Haining Wang, Jason Clark, Hannah McKelvey, Leila Sterman, Zheng Gao, Zuoyu Tian, Sandra Kübler, Xiaozhong Liu

TL;DR

The paper tackles the barrier of accessibility in scholarly abstracts by introducing RLAM, a PPO-based reinforcement learning framework that rewrites abstracts using balanced word-level and sentence-level accessibility rewards. It leverages the SASS corpus to train and evaluate the approach, achieving approximately a six-grade-level readability improvement while maintaining semantic fidelity, as shown by metrics such as BERTScore and SARI. Token-distribution analyses reveal systematic shifts in generation behavior under reinforcement learning, with RLAM producing more common, shorter words and meaningful lexical substitutions without sacrificing quality. The work demonstrates a practical path toward bridging open science with a broader audience and suggests avenues for extending the approach to full-text summaries and other domains.

Abstract

A vast amount of scholarly work is published daily, yet much of it remains inaccessible to the general public due to dense jargon and complex language. To address this challenge in science communication, we introduce a reinforcement learning framework that fine-tunes a language model to rewrite scholarly abstracts into more comprehensible versions. Guided by a carefully balanced combination of word- and sentence-level accessibility rewards, our language model effectively substitutes technical terms with more accessible alternatives, a task which models supervised fine-tuned or guided by conventional readability measures struggle to accomplish. Our best model adjusts the readability level of scholarly abstracts by approximately six U.S. grade levels -- in other words, from a postgraduate to a high school level. This translates to roughly a 90% relative boost over the supervised fine-tuning baseline, all while maintaining factual accuracy and high-quality language. An in-depth analysis of our approach shows that balanced rewards lead to systematic modifications in the base model, likely contributing to smoother optimization and superior performance. We envision this work as a step toward bridging the gap between scholarly research and the general public, particularly younger readers and those without a college degree.
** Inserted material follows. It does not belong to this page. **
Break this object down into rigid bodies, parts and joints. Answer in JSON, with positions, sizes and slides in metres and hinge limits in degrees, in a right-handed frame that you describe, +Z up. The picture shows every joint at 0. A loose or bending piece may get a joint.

Science Out of Its Ivory Tower: Improving Accessibility with Reinforcement Learning

TL;DR

The paper tackles the barrier of accessibility in scholarly abstracts by introducing RLAM, a PPO-based reinforcement learning framework that rewrites abstracts using balanced word-level and sentence-level accessibility rewards. It leverages the SASS corpus to train and evaluate the approach, achieving approximately a six-grade-level readability improvement while maintaining semantic fidelity, as shown by metrics such as BERTScore and SARI. Token-distribution analyses reveal systematic shifts in generation behavior under reinforcement learning, with RLAM producing more common, shorter words and meaningful lexical substitutions without sacrificing quality. The work demonstrates a practical path toward bridging open science with a broader audience and suggests avenues for extending the approach to full-text summaries and other domains.

Abstract

A vast amount of scholarly work is published daily, yet much of it remains inaccessible to the general public due to dense jargon and complex language. To address this challenge in science communication, we introduce a reinforcement learning framework that fine-tunes a language model to rewrite scholarly abstracts into more comprehensible versions. Guided by a carefully balanced combination of word- and sentence-level accessibility rewards, our language model effectively substitutes technical terms with more accessible alternatives, a task which models supervised fine-tuned or guided by conventional readability measures struggle to accomplish. Our best model adjusts the readability level of scholarly abstracts by approximately six U.S. grade levels -- in other words, from a postgraduate to a high school level. This translates to roughly a 90% relative boost over the supervised fine-tuning baseline, all while maintaining factual accuracy and high-quality language. An in-depth analysis of our approach shows that balanced rewards lead to systematic modifications in the base model, likely contributing to smoother optimization and superior performance. We envision this work as a step toward bridging the gap between scholarly research and the general public, particularly younger readers and those without a college degree.

Paper Structure

This paper contains 28 sections, 4 equations, 4 figures, 3 tables, 1 algorithm.

Figures (4)

  • Figure 1: RLAM Training Workflow: RLAM rewrites scholarly abstracts using PPO (Section \ref{['sec: RLAM']}), guided by a reward function that balances average sentence length and word accessibility. The policy model is optimized iteratively through an actor-critic framework: it generates simplified abstracts, whose quality is assessed by the reward function and regularized through KL divergence from the frozen reference model (the supervised fine-tuning model). The reward signal is further contrasted with expected returns estimated by the value model, implemented as a linear head atop the policy model. The resulting advantage is distributed across tokens via Generalized Advantage Estimation (GAE). RLAM enables the lightweight Gemma-2B model to reduce abstracts from postgraduate to high school readability, achieving a 90% improvement over the supervised baseline.
  • Figure 2: Discipline and readability distributions of abstracts and significance statements found in the training set of the Scientific Abstract-Significance Statement corpus. The count of paired samples in different disciplines is shown in blue bars on a log10 scale (disciplines with fewer than ten samples are not shown). Readability is measured using the Automated Readability Index (ARI), which estimates the number of years of schooling required to understand a text. On average, abstracts have a readability slightly below 20 ARI, indicating a post-graduate level. Significance statements are generally more readable than their corresponding abstracts. Orange arrows indicate the change in readability from abstracts to significance statements.
  • Figure 3: Results from the annotation of 5% of the generated outputs from reinforcement learning models guided by ARI (RLARI) and accessibility measures (RLAM, with $\beta_{\text{WA}} = 4.0$ and varying $\beta_{\text{SL}}$ values), assessing language quality, faithfulness, and completeness.
  • Figure 4: Token distribution shift analysis for reinforcement learning models. The figure illustrates the average distribution of marginal and shifted tokens across RLAM models (top row) and RLARI models (bottom row). The left column represents the proportion of marginal tokens, while the right column shows the proportion of shifted tokens, both relative to the total token count at each position in the generated sequences.